A few months before I got certified, my animal communication teacher asked us to make a video of ourselves talking about what we do. The idea was to get us comfortable explaining intuitive animal communication and to feel relaxed and like ourselves while doing it.

I sat on floor next to the couch where my cat was sitting so she could be on camera too. I began my first take super seriously, stating my name and my title of Intuitive Animal Communicator and Reiki Master. “What does that all mean?” I asked the camera earnestly. As I began to explain, my cat got up, turned her butt straight to the camera and, with her head to the side, gave out a huge yawn.

I then burst out laughing, and said, “It means she can do whatever she wants whenever she wants, apparently.”

My cat's actions had proclaimed, You’re not all that! And she was right—I was taking myself way too seriously. The video was a big hit in my class, because they could see me shift into the real me.

Back when I did my first phone reading for a real client (not a fellow student), I was super nervous.

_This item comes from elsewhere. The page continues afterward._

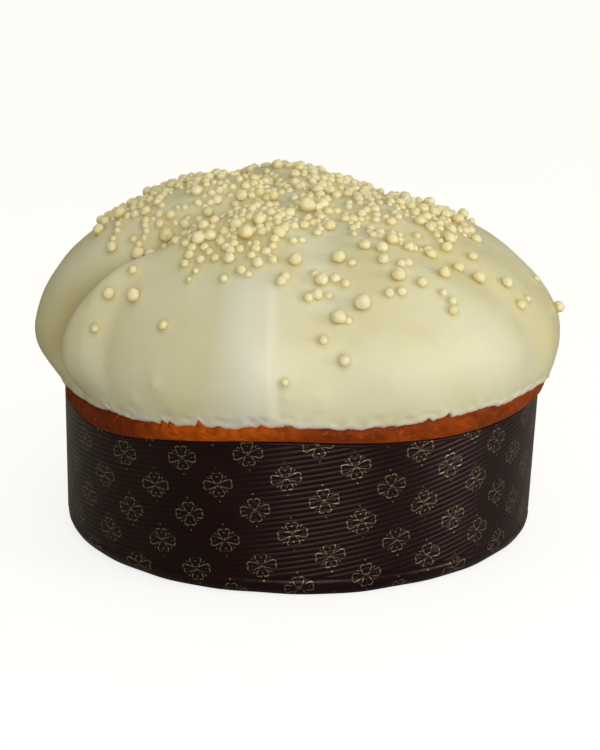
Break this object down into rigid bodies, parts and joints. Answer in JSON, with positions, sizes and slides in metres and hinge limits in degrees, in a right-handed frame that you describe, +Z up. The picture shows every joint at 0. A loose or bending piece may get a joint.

As I connected intuitively to her cat, I saw what looked like a freeze-frame photo of an orange tabby cat. Whenever I connect in to an animal, I always see the them walk in and move around—but no matter what I did, I couldn’t get this cat to move or look like anything other than a still photo.

When I told the client what I saw, she said, “My cat’s not an orange tabby, but he’s standing right next to my ceramic statue of an orange tabby!”

Then the cat told me he was messing with me because I needed to relax.

When I did a reading at the SpiritWalk Holiday Fair last weekend for a woman and her two dogs on the other side, the messages from the first dog were so loving and profound, that both the client and I were in tears.

This second dog, however, came through completely differently—acting silly, even rubbing her butt on the ground. I think the client and I were both expecting more deep soul wisdom from the second dog, but that dog just kept being goofy. At the end, that dog told me she came through that way because her human needed to lighten up and laugh after the touching messages from pup number one.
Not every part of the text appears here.